Since 1948, Israeli authorities have pursued a variety of tactics to "Judaize" the Negev, including the designation of significant portions as nature reserves or military shooting zones, as well as the establishment of numerical targets for growing the Jewish population. The tens of thousands of Palestinian Bedouins who reside in the region have suffered as a result.
Thirty-five Bedouin villages, with a population of roughly 68,000 people, are currently "unrecognized" by Israel, which means they are cut off from the national electricity and water supply and are targeted for demolition on a regular basis. Residents of the villages face limits on political engagement and are barred from the healthcare and education systems due to their lack of formal status. Many people have been forced to leave their homes and towns as a result of these situations.
Palestinian citizens of Israel have been economically disadvantaged in comparison to Jewish Israelis for decades due to deliberate uneven treatment. This is aggravated by the government's overtly biased allocation of state resources, such as the Covid-19 recovery package, of which just 1.7 percent was provided to Palestinian local councils.

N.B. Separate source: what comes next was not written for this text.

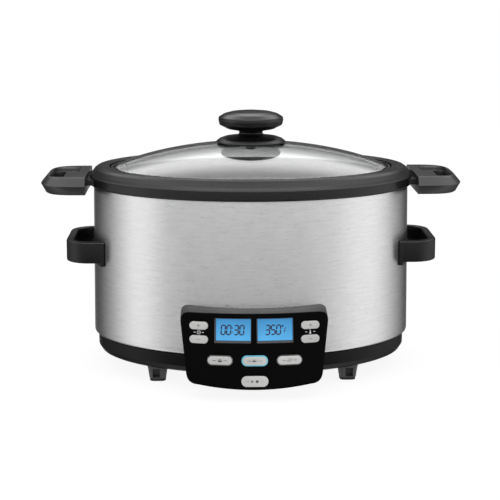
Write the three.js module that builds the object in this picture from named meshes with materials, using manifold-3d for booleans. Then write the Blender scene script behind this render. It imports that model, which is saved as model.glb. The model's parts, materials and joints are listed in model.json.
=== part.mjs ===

Settler organizations routinely target Palestinian neighborhoods in East Jerusalem, working with the full support of the Israeli government to evict Palestinian families and pass their homes over to settlers. Since May 2021, one such neighborhood, Sheikh Jarrah, has seen a slew of rallies as residents fight to maintain their homes despite the possibility of a settler lawsuit.
Agnes Callamard, Amnesty International’s Secretary General said, “Our report reveals the true extent of Israel’s apartheid regime. Whether they live in Gaza, East Jerusalem and the rest of the West Bank, or Israel itself, Palestinians are treated as an inferior racial group and systematically deprived of their rights. We found that Israel’s cruel policies of segregation, dispossession and exclusion across all territories under its control clearly amount to apartheid. The international community has an obligation to act.”
What Amnesty International has highlighted is only a small fraction of the larger, more accurate picture in the occupied areas. What's intriguing is that such a comprehensive report was published by an international organization with a good reputation. Self-proclaimed human rights "defendants" like the U.S. and the EU frequently utilize the organization to condemn countries they don't like. This is the true question.
Will international organizations, the United States, and the European Union take action? Will the International Criminal Court (ICC) bring the Israeli government to justice? We are awaiting the decision.